As Tilford points out, the problem is fundamentally one of economic leverage: the UK will have less of it after Brexit, and larger markets like the U.S. will not fear the consequences of retaliation as they would with the EU market as a whole. This is an inconvenient truth for hardliners like Johnson, who have argued that a clean break from Europe’s commercial constraints would empower the UK to make strong bilateral deals—especially with the United States—that make up for the losses from leaving the single market.
The Bombardier saga is just one example of how the UK could be left more vulnerable to trade threats after Brexit. And it helps to explain why May is so eager to clarify the details of a future EU trade deal: ideally, one that would allow extensive access to the single market without the burdens that it imposes. But it’s difficult to see how that circle can be squared. Brussels will not allow the UK to leave the single market without serious consequences, and it is has been slow to take May up on her calls for a bespoke trade arrangement.

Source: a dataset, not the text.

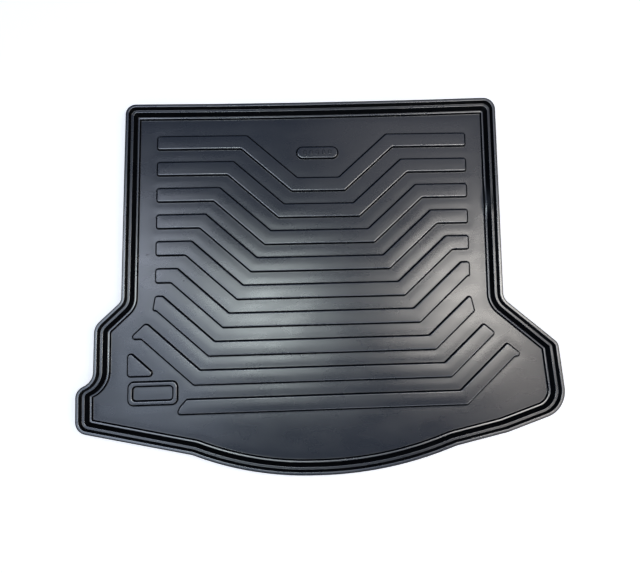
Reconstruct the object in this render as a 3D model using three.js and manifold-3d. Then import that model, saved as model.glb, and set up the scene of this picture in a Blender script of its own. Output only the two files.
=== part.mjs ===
// Moulded car boot liner, in one piece: a shallow tray with a stepped rim and raised chevron bands.
// The sheet has one thickness all over, so every raised pad and the kerb are hollow beneath.
// Millimetres, +Z up, the front of the boot towards +Y. The underside lies on z = 0.
import * as THREE from 'three';
import Module from 'manifold-3d';

const wasm = await Module();
wasm.setup();

// Sheet and colour
const sheet = 3;
const blackPlastic = new THREE.MeshStandardMaterial({ color: 0x24272e, roughness: 0.42, metalness: 0 });

// Corners of the outer edge in plan, each with its fillet radius
const frontRight = { x: 436, y: 435, radius: 30 };
const frontMiddle = { x: -9, y: 424, radius: 30000 };
const frontLeft = { x: -449, y: 426, radius: 26 };
const leftBend = { x: -451.5, y: -41, radius: 21 };
const leftShoulder = { x: -510, y: -96, radius: 36 };
const notchInside = { x: -509.5, y: -217, radius: 33 };
const notchOutside = { x: -547, y: -234.5, radius: 27 };
const rearLeft = { x: -545, y: -325.5, radius: 29 };
const bellyStart = { x: -292.5, y: -381.5, radius: 56 };
const bellyLeft = { x: -164, y: -432.5, radius: 718 };
const bellyRight = { x: 132, y: -436.5, radius: 860 };
const bellyEnd = { x: 291.5, y: -382.5, radius: 99 };
const rearFlank = { x: 409.5, y: -357.5, radius: 131 };
const rearRight = { x: 550, y: -312, radius: 64 };
const rightShoulder = { x: 541, y: -162, radius: 21 };
const rightBend = { x: 421, y: -57, radius: 30 };

// The outer edge, anticlockwise from above
const outline = [
  frontRight, frontMiddle, frontLeft, leftBend, leftShoulder, notchInside, notchOutside, rearLeft,
  bellyStart, bellyLeft, bellyRight, bellyEnd, rearFlank, rearRight, rightShoulder, rightBend,
];

// Rim section from the floor outwards: how far each stretch runs outwards and how far it climbs
const kerb = { run: 3.2, climb: 4 };
const ledge = { run: 3.1, climb: 0.8 };
const wall = { run: 8, climb: 10.4 };
const terrace = { run: 5, climb: 1 };
const upperWall = { run: 3.2, climb: 9.6 };
const lip = { run: 7.3, climb: 1 };
const flangeDrop = 6;
const edgeRadius = 2.5;
const edgeSteps = 3;
const tightestRadius = 1;

// Raised pads
const padHeight = 5;
const padSideRun = 4;
const padMargin = 69.5;
const padCornerRadius = 5.5;
const padClearance = 6;

// Chevron bands, counted from the front
const bandCount = 9;
const bandAxisX = 1;
const firstBandY = 248;
const bandPitch = 64;
const bandWidth = 33;
const armRise = 107;
const armAngle = THREE.MathUtils.degToRad(42);
const firstKneeX = 49.5;
const kneeStep = 33;
const kneeLag = 14.3;
const kneeRadius = 8;
const shortestWing = 4;

// Ring and triangle in the rear left corner
const ringWidth = 110;
const ringDepth = 52;
const ringBand = 10;
const ringFrontY = -222;
const ringRadius = 13;
const ringInnerRadius = 8;
const triangleGap = 12;
const triangleShift = 2;
const triangleSetback = 4;
const triangleRadius = 7;
const dipFrontInset = 3;
const dipRearOutset = 5;
const ringClearance = 14;
const dipRadius = 15;

// Blank plate near the front edge, with a row of plain pips
const plateWidth = 99;
const plateDepth = 29;
const plateY = 310;
const pipCount = 5;
const pipPitch = 15;
const pipWidth = 7;
const pipDepth = 12;
const pipHeight = 1;
const pipSideRun = 1;

// Fineness of the fillets, and how much of an edge two fillets may take up
const chordError = 0.35;
const fewestSteps = 2;
const mostSteps = 8;
const edgeUse = 0.98;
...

The way things are going, then, Brexit promises neither “splendid isolation” (as ideologues like Johnson may hope for) nor a “best of both worlds” scenario (as pragmatists like May are seeking). Rather, the future portends a messy compromise that preserves some EU jurisdiction where the Leavers resent it, while losing some key economic benefits that the Remainers hope to keep. And as things stand now, the EU is holding all the cards.